-- BEGIN SUPPLIED INFORMATION --

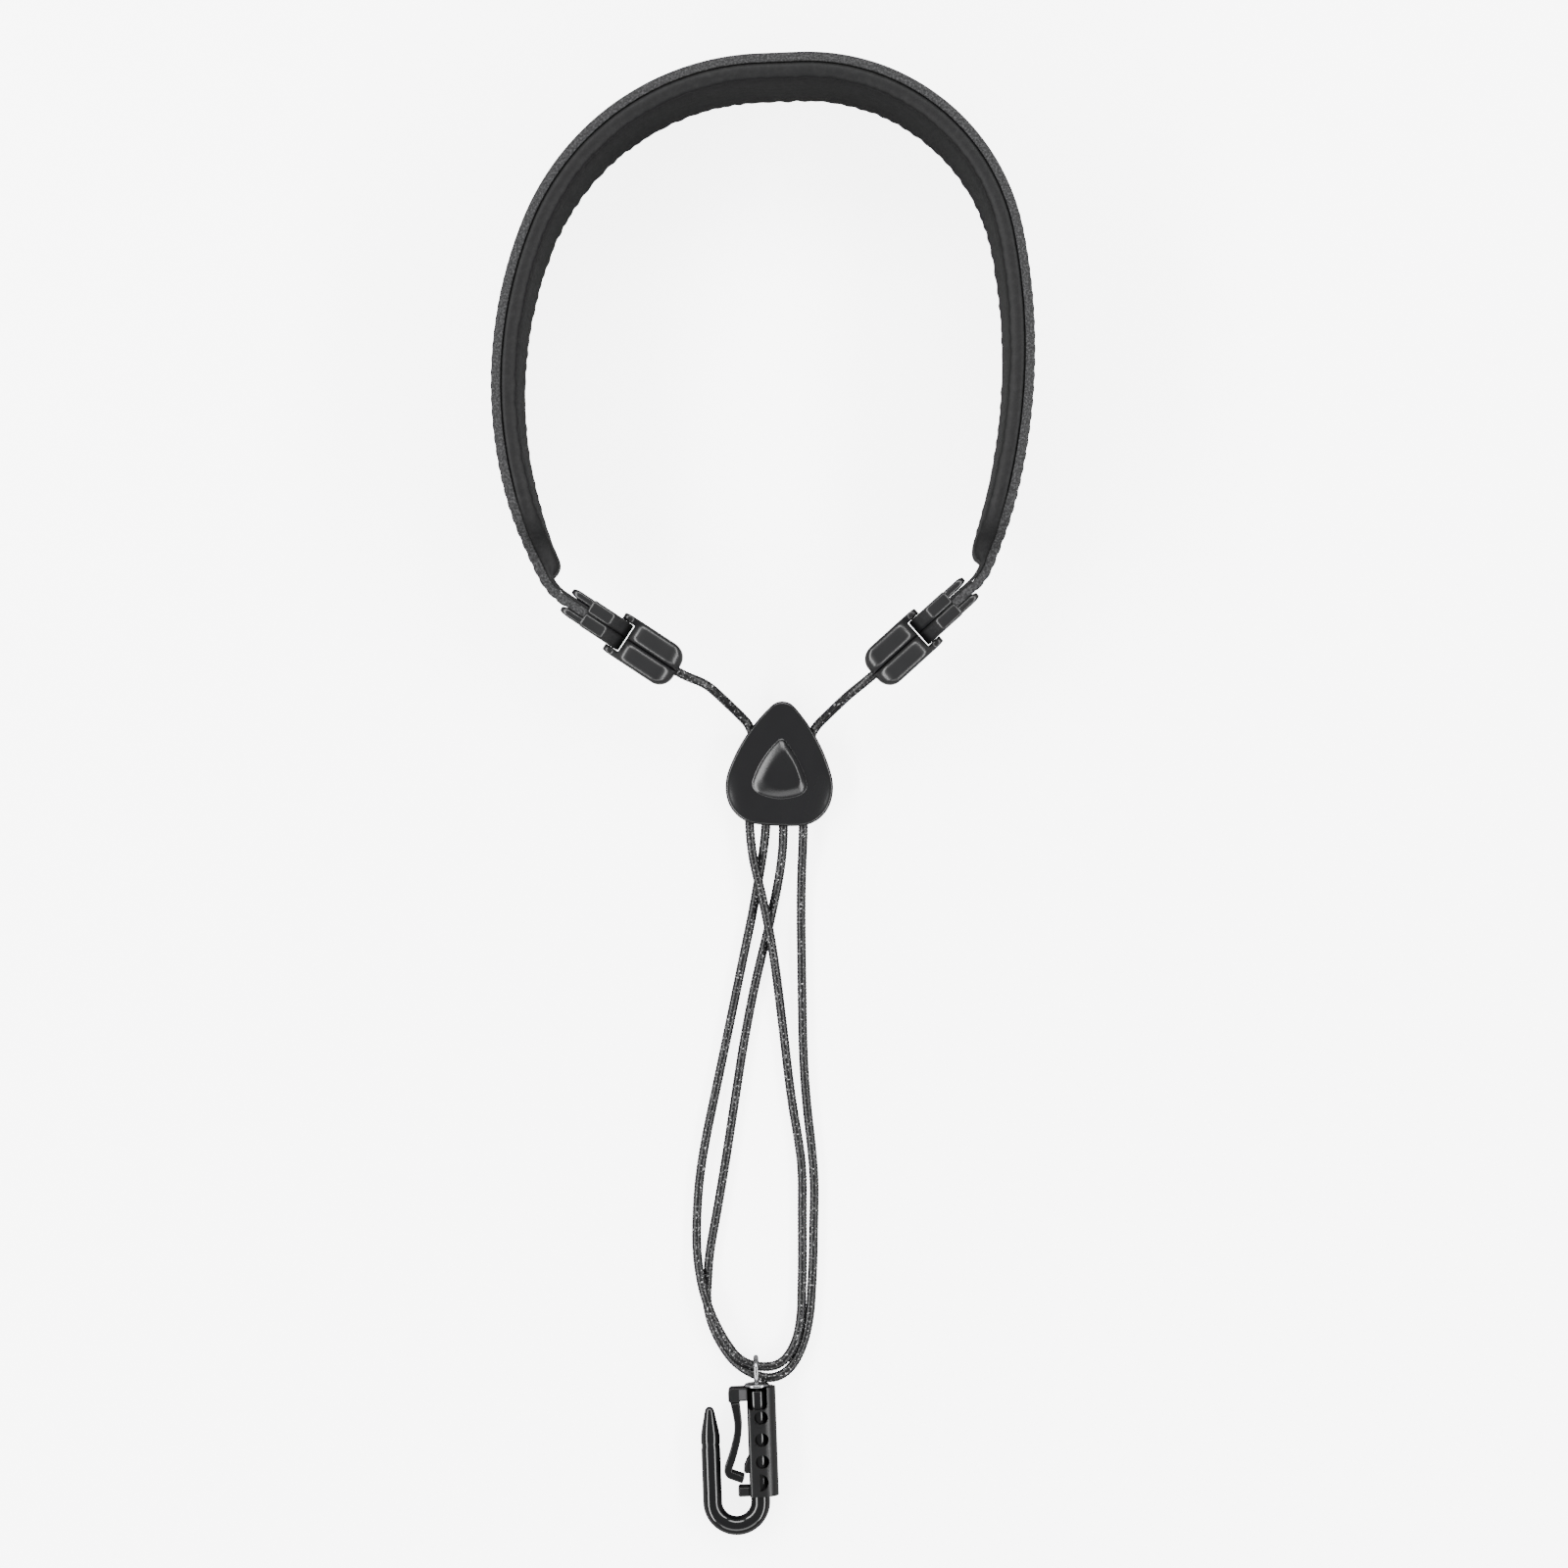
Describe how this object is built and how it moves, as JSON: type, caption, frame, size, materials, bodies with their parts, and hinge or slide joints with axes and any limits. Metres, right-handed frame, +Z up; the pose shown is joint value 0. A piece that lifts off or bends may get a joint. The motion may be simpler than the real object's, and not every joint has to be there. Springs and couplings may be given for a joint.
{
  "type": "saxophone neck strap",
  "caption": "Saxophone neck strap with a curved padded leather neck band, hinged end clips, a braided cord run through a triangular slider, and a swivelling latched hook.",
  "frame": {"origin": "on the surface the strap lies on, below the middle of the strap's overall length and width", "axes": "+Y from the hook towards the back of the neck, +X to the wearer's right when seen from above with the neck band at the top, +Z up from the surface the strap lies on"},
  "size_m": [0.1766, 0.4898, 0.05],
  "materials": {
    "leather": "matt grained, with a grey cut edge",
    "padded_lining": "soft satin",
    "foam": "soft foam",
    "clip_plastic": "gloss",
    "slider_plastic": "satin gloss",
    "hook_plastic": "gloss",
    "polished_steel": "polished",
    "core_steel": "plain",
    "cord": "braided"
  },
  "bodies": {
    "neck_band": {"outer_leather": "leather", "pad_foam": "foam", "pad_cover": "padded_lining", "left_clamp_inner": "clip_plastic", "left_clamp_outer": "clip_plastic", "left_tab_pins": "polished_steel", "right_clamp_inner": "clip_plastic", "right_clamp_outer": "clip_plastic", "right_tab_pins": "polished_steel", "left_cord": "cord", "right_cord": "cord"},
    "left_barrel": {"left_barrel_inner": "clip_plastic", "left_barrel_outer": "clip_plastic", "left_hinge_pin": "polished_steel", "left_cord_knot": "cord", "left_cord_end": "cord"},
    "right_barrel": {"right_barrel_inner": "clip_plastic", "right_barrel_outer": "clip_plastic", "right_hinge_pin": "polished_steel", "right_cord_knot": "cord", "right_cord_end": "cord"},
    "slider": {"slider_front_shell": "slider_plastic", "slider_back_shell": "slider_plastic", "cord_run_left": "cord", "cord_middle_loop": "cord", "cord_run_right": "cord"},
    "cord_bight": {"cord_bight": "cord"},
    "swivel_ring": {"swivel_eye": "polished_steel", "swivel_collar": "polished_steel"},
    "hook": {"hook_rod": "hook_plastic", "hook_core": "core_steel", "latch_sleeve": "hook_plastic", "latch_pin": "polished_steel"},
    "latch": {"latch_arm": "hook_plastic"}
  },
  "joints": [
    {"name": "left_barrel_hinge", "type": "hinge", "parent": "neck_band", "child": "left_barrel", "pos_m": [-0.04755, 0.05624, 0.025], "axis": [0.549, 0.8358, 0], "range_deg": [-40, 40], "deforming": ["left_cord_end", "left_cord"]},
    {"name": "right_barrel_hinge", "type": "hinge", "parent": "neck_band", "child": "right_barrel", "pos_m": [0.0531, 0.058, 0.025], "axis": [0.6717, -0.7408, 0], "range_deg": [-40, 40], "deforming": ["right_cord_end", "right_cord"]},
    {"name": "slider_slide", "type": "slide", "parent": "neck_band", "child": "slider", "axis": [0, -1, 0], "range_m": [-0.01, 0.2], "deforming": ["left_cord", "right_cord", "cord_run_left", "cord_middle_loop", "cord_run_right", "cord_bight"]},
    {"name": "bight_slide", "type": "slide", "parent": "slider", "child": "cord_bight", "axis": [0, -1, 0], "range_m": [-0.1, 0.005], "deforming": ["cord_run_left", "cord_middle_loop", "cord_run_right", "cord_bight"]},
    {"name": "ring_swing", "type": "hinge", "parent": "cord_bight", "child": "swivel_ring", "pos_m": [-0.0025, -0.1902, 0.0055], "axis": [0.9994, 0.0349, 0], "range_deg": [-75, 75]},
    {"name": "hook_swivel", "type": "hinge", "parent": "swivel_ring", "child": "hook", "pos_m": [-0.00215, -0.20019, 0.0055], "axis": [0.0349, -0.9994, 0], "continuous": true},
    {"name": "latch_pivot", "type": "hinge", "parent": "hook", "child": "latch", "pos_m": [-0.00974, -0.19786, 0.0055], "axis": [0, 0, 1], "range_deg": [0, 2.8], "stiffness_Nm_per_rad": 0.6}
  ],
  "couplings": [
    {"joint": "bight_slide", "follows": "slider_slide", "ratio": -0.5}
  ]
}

-- END SUPPLIED INFORMATION --

Quote the whole listing above, leaving nothing out.

→ **IN RESPONSE**:
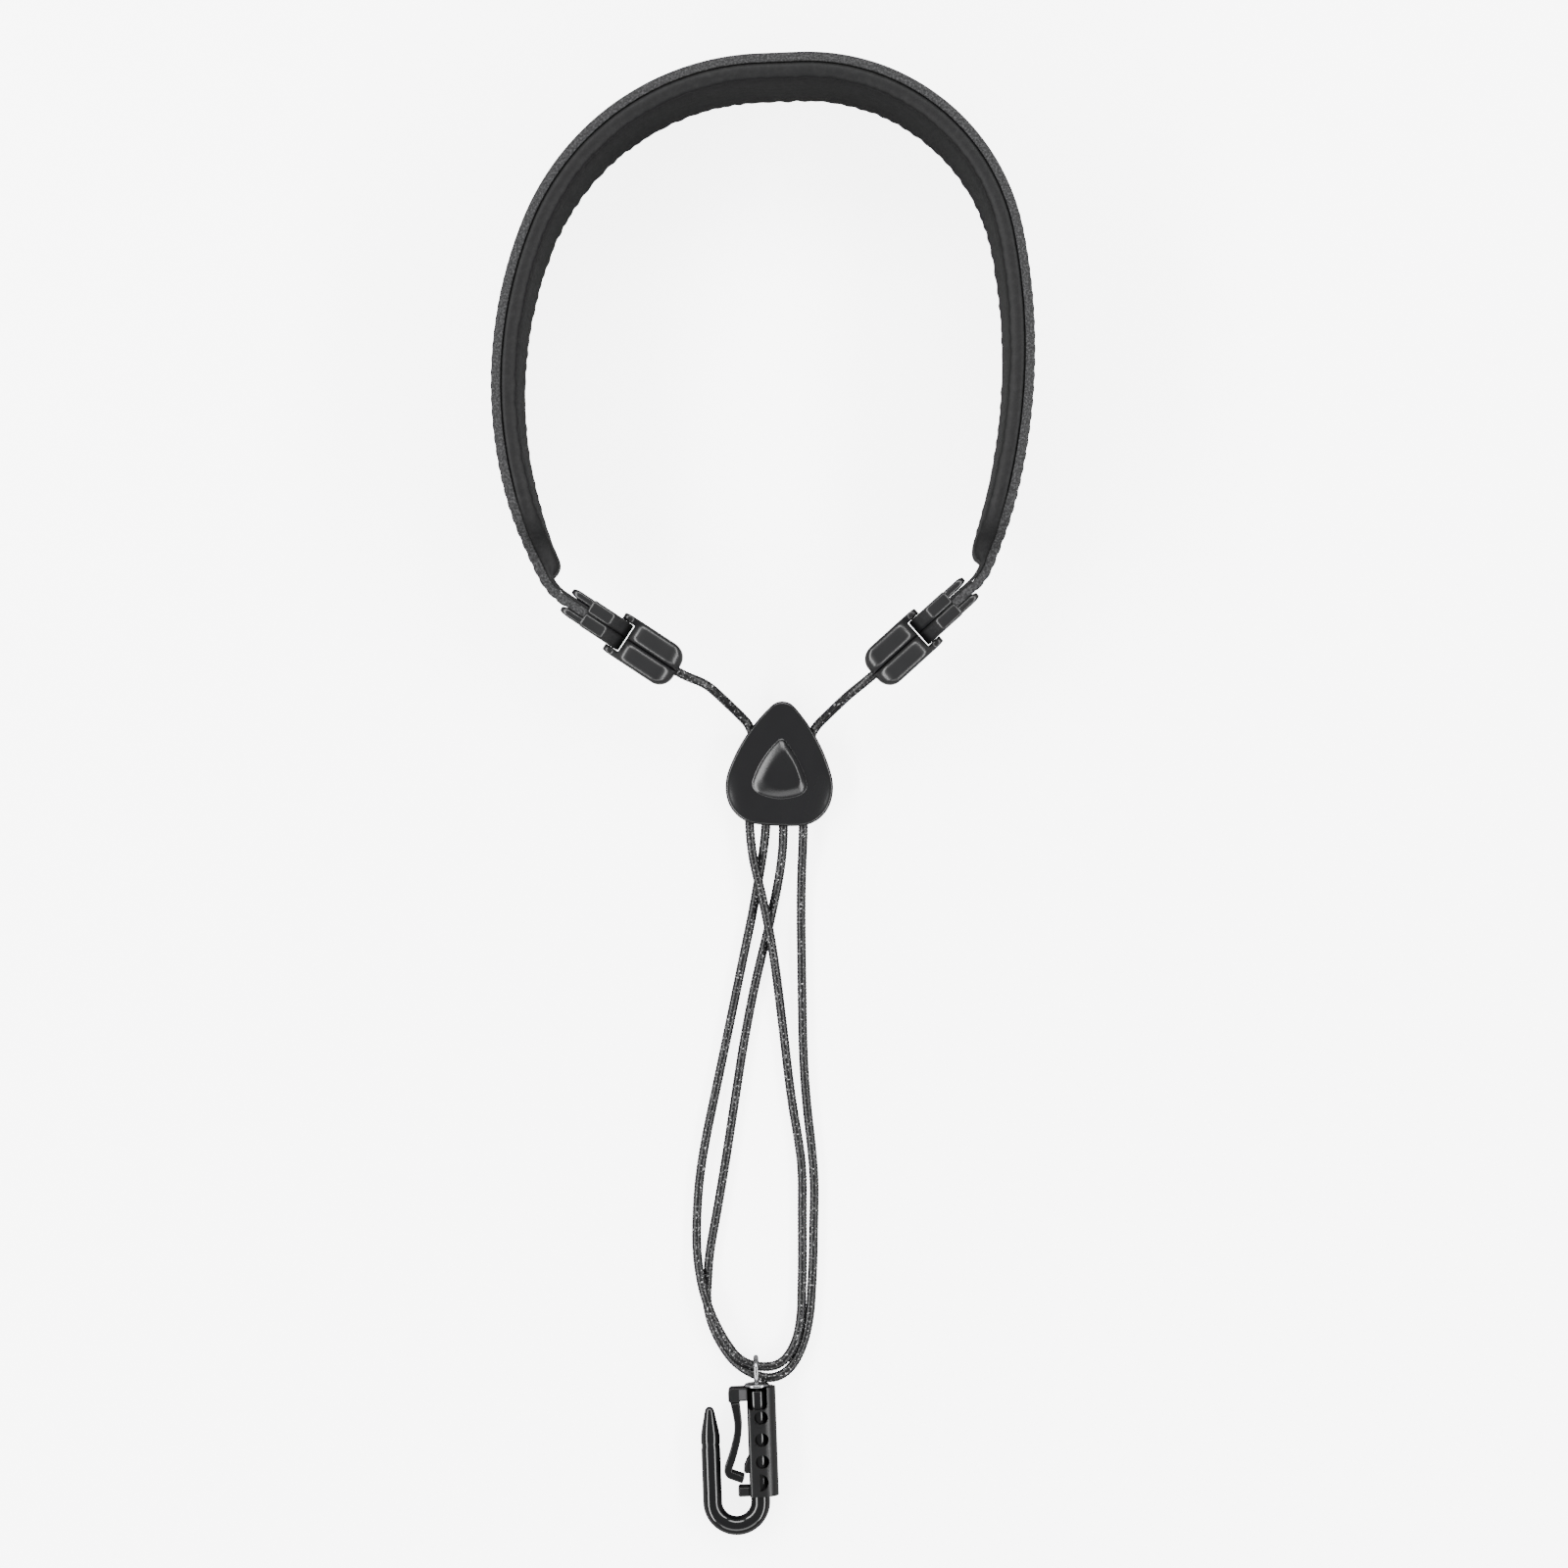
Describe how this object is built and how it moves, as JSON: type, caption, frame, size, materials, bodies with their parts, and hinge or slide joints with axes and any limits. Metres, right-handed frame, +Z up; the pose shown is joint value 0. A piece that lifts off or bends may get a joint. The motion may be simpler than the real object's, and not every joint has to be there. Springs and couplings may be given for a joint.
{
  "type": "saxophone neck strap",
  "caption": "Saxophone neck strap with a curved padded leather neck band, hinged end clips, a braided cord run through a triangular slider, and a swivelling latched hook.",
  "frame": {"origin": "on the surface the strap lies on, below the middle of the strap's overall length and width", "axes": "+Y from the hook towards the back of the neck, +X to the wearer's right when seen from above with the neck band at the top, +Z up from the surface the strap lies on"},
  "size_m": [0.1766, 0.4898, 0.05],
  "materials": {
    "leather": "matt grained, with a grey cut edge",
    "padded_lining": "soft satin",
    "foam": "soft foam",
    "clip_plastic": "gloss",
    "slider_plastic": "satin gloss",
    "hook_plastic": "gloss",
    "polished_steel": "polished",
    "core_steel": "plain",
    "cord": "braided"
  },
  "bodies": {
    "neck_band": {"outer_leather": "leather", "pad_foam": "foam", "pad_cover": "padded_lining", "left_clamp_inner": "clip_plastic", "left_clamp_outer": "clip_plastic", "left_tab_pins": "polished_steel", "right_clamp_inner": "clip_plastic", "right_clamp_outer": "clip_plastic", "right_tab_pins": "polished_steel", "left_cord": "cord", "right_cord": "cord"},
    "left_barrel": {"left_barrel_inner": "clip_plastic", "left_barrel_outer": "clip_plastic", "left_hinge_pin": "polished_steel", "left_cord_knot": "cord", "left_cord_end": "cord"},
    "right_barrel": {"right_barrel_inner": "clip_plastic", "right_barrel_outer": "clip_plastic", "right_hinge_pin": "polished_steel", "right_cord_knot": "cord", "right_cord_end": "cord"},
    "slider": {"slider_front_shell": "slider_plastic", "slider_back_shell": "slider_plastic", "cord_run_left": "cord", "cord_middle_loop": "cord", "cord_run_right": "cord"},
    "cord_bight": {"cord_bight": "cord"},
    "swivel_ring": {"swivel_eye": "polished_steel", "swivel_collar": "polished_steel"},
    "hook": {"hook_rod": "hook_plastic", "hook_core": "core_steel", "latch_sleeve": "hook_plastic", "latch_pin": "polished_steel"},
    "latch": {"latch_arm": "hook_plastic"}
  },
  "joints": [
    {"name": "left_barrel_hinge", "type": "hinge", "parent": "neck_band", "child": "left_barrel", "pos_m": [-0.04755, 0.05624, 0.025], "axis": [0.549, 0.8358, 0], "range_deg": [-40, 40], "deforming": ["left_cord_end", "left_cord"]},
    {"name": "right_barrel_hinge", "type": "hinge", "parent": "neck_band", "child": "right_barrel", "pos_m": [0.0531, 0.058, 0.025], "axis": [0.6717, -0.7408, 0], "range_deg": [-40, 40], "deforming": ["right_cord_end", "right_cord"]},
    {"name": "slider_slide", "type": "slide", "parent": "neck_band", "child": "slider", "axis": [0, -1, 0], "range_m": [-0.01, 0.2], "deforming": ["left_cord", "right_cord", "cord_run_left", "cord_middle_loop", "cord_run_right", "cord_bight"]},
    {"name": "bight_slide", "type": "slide", "parent": "slider", "child": "cord_bight", "axis": [0, -1, 0], "range_m": [-0.1, 0.005], "deforming": ["cord_run_left", "cord_middle_loop", "cord_run_right", "cord_bight"]},
    {"name": "ring_swing", "type": "hinge", "parent": "cord_bight", "child": "swivel_ring", "pos_m": [-0.0025, -0.1902, 0.0055], "axis": [0.9994, 0.0349, 0], "range_deg": [-75, 75]},
    {"name": "hook_swivel", "type": "hinge", "parent": "swivel_ring", "child": "hook", "pos_m": [-0.00215, -0.20019, 0.0055], "axis": [0.0349, -0.9994, 0], "continuous": true},
    {"name": "latch_pivot", "type": "hinge", "parent": "hook", "child": "latch", "pos_m": [-0.00974, -0.19786, 0.0055], "axis": [0, 0, 1], "range_deg": [0, 2.8], "stiffness_Nm_per_rad": 0.6}
  ],
  "couplings": [
    {"joint": "bight_slide", "follows": "slider_slide", "ratio": -0.5}
  ]
}